Exercise description => Repeat exactly the lines of the listing below, please, starting with the first and ending with the line containing "valley_side: int = 1"; leave out the rest.
%%
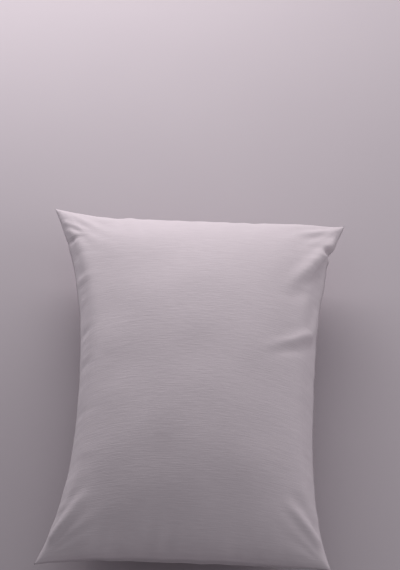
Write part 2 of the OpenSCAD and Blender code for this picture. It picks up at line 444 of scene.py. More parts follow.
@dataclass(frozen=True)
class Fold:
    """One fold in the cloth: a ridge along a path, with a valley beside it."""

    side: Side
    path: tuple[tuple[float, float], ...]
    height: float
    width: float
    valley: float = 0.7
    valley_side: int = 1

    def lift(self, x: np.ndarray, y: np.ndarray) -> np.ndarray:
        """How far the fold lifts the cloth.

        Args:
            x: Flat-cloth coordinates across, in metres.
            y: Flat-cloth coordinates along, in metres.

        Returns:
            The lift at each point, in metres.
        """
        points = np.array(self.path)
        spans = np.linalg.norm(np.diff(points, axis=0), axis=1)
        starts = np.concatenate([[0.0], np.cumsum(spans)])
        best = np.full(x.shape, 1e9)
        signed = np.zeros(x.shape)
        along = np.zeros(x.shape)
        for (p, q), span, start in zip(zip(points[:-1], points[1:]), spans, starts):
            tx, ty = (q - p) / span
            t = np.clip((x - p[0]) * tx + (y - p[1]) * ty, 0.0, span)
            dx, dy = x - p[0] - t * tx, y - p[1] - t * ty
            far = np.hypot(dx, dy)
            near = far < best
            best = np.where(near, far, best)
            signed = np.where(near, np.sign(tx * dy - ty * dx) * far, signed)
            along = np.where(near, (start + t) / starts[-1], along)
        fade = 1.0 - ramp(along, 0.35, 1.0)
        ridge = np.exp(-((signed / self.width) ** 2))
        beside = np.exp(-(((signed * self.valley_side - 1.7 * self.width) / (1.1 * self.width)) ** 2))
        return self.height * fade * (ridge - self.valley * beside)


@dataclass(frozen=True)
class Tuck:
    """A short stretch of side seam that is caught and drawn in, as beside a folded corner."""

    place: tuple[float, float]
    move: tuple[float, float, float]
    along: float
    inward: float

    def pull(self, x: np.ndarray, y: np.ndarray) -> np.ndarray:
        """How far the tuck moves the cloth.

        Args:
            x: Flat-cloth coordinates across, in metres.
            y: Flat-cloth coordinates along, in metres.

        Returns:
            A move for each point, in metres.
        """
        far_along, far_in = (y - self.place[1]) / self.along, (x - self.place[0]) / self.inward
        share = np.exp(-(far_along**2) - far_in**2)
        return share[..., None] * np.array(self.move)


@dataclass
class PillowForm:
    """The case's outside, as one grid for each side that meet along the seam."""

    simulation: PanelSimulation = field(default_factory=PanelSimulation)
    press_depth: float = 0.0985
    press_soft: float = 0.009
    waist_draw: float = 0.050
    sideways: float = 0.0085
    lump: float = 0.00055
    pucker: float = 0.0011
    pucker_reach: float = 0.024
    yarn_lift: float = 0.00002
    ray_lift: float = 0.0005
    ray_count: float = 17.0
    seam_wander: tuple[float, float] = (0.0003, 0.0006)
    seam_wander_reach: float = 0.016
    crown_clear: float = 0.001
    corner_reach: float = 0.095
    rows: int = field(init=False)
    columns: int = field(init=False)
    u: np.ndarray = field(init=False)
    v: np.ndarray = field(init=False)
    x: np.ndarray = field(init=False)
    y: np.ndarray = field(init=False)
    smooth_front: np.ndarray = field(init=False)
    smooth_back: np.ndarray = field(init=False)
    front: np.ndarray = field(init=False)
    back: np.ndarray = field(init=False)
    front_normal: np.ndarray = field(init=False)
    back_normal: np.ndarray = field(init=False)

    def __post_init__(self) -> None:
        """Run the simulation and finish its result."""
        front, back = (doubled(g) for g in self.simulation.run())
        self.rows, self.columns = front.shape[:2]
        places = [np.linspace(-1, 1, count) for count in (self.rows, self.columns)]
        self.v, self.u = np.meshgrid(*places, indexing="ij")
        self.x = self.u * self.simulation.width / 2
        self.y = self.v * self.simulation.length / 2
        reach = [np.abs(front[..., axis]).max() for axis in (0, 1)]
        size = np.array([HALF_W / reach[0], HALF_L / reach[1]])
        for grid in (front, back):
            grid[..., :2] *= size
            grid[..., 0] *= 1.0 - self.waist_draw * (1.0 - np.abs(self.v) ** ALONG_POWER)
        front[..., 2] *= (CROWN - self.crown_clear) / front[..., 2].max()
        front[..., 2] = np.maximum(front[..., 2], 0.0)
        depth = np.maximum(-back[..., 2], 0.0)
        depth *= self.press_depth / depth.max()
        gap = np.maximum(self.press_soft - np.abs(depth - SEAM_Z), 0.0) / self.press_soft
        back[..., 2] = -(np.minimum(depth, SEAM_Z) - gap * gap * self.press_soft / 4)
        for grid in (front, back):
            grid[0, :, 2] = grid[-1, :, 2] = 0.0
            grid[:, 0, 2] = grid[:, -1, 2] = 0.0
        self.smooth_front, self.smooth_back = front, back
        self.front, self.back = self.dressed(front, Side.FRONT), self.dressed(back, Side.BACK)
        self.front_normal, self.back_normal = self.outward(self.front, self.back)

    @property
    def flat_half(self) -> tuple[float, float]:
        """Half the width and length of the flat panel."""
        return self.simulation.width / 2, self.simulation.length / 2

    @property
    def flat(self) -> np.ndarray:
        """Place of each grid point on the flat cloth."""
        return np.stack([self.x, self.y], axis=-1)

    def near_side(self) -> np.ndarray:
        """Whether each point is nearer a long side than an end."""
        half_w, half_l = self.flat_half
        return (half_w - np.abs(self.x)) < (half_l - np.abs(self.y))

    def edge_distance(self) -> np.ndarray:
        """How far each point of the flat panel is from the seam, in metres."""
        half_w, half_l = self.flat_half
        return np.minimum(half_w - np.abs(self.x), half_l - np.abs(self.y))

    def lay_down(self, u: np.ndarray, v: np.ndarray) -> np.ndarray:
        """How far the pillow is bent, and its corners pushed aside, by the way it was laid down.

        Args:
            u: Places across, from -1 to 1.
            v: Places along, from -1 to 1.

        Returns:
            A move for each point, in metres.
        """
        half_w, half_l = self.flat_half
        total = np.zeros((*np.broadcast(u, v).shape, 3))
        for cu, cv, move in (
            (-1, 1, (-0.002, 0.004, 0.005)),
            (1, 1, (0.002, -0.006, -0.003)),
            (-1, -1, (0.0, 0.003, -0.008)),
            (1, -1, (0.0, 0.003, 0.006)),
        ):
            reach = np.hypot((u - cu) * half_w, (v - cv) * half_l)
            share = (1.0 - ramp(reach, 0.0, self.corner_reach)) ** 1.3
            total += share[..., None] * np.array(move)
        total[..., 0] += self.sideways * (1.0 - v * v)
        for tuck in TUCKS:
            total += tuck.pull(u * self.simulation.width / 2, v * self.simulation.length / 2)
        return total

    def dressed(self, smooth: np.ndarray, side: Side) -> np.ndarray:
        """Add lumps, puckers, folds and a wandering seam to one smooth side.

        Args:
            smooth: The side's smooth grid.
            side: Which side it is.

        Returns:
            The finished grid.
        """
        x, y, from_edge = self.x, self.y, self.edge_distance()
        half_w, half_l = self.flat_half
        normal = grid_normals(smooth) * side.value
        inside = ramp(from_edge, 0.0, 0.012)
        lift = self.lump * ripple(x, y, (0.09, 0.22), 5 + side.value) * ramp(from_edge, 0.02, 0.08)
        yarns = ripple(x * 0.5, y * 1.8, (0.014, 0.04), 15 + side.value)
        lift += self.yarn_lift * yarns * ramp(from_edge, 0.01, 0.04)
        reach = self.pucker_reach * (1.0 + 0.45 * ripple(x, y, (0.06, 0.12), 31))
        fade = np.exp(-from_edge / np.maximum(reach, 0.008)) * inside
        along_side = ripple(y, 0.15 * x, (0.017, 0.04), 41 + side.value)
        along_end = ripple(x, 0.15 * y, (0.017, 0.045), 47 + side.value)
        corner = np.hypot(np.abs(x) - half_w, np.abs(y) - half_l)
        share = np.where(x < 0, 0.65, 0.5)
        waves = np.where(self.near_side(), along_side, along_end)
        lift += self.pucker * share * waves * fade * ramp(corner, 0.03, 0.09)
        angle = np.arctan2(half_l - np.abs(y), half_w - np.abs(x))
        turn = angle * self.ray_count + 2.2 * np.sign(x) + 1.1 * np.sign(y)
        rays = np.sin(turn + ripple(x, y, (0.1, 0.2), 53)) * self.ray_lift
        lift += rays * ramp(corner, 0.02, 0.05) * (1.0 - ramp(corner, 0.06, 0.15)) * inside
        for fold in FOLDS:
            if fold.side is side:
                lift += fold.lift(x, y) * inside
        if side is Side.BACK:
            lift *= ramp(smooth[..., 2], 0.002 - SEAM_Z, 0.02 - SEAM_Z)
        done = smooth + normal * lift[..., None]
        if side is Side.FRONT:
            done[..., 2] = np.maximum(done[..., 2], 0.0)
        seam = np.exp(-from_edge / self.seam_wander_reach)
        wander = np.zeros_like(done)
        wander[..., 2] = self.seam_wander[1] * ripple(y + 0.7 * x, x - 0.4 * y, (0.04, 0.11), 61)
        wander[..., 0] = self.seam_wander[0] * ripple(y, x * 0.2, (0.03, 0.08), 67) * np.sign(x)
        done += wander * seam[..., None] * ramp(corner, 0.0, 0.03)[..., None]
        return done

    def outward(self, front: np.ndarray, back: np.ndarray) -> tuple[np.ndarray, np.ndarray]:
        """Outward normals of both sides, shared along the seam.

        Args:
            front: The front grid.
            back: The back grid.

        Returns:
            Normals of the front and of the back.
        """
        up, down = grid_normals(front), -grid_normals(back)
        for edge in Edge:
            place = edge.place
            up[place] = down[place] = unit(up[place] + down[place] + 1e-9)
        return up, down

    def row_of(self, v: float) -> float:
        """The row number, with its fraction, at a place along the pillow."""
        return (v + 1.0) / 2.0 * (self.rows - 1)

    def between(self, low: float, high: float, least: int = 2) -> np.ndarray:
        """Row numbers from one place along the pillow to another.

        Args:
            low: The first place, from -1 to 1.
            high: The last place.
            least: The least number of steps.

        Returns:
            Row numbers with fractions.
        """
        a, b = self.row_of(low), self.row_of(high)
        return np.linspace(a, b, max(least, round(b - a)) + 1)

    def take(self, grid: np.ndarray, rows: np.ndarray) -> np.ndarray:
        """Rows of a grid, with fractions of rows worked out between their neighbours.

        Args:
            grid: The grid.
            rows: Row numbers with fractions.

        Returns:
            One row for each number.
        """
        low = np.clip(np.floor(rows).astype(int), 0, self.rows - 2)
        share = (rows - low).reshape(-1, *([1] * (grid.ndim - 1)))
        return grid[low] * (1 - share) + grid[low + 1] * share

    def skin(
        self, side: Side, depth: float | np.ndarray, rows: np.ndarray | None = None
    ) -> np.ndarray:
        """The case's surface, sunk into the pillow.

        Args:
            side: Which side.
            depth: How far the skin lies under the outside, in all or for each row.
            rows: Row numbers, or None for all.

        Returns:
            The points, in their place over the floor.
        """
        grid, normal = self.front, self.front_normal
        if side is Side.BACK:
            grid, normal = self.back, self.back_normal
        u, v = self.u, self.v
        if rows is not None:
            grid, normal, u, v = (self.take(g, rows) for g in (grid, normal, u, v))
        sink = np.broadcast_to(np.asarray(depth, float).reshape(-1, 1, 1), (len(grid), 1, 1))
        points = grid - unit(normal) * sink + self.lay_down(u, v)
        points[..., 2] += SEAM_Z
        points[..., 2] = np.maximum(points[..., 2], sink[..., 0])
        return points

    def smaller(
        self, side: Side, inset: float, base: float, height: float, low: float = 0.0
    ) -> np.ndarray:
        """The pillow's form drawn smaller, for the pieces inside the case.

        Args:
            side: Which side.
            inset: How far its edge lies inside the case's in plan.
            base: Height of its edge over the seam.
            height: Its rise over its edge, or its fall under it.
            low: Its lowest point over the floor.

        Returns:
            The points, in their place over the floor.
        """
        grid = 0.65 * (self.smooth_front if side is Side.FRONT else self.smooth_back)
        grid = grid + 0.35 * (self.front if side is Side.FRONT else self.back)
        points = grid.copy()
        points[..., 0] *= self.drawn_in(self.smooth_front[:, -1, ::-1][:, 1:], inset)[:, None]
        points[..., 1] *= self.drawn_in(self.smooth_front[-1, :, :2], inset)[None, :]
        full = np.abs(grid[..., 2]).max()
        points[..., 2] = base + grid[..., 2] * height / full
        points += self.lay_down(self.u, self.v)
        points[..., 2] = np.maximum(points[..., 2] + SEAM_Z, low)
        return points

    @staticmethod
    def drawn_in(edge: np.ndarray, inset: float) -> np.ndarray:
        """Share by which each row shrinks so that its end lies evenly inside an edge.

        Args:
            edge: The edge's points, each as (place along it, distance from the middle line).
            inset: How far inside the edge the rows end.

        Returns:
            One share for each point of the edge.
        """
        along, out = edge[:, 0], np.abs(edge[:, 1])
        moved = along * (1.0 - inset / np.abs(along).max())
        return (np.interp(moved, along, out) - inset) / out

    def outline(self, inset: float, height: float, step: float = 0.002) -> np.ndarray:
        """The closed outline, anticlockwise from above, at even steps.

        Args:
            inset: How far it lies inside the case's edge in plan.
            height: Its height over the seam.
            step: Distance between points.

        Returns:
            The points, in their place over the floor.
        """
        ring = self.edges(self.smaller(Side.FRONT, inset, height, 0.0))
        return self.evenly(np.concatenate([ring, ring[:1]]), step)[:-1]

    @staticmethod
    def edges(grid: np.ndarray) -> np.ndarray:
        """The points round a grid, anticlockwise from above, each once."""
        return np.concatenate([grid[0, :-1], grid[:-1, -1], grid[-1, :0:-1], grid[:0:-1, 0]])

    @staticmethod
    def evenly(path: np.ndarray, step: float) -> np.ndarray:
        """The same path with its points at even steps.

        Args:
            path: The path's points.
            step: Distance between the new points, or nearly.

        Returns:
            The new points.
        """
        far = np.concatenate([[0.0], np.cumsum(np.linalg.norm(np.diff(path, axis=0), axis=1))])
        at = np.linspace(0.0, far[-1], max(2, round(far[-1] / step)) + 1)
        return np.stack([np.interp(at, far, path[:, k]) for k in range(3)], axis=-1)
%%
Exercise response =>
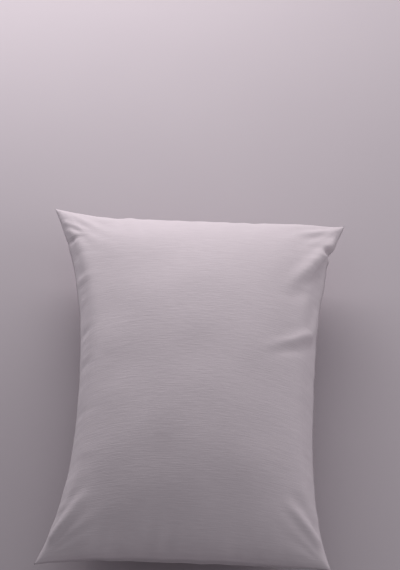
Write part 2 of the OpenSCAD and Blender code for this picture. It picks up at line 444 of scene.py. More parts follow.
@dataclass(frozen=True)
class Fold:
    """One fold in the cloth: a ridge along a path, with a valley beside it."""

    side: Side
    path: tuple[tuple[float, float], ...]
    height: float
    width: float
    valley: float = 0.7
    valley_side: int = 1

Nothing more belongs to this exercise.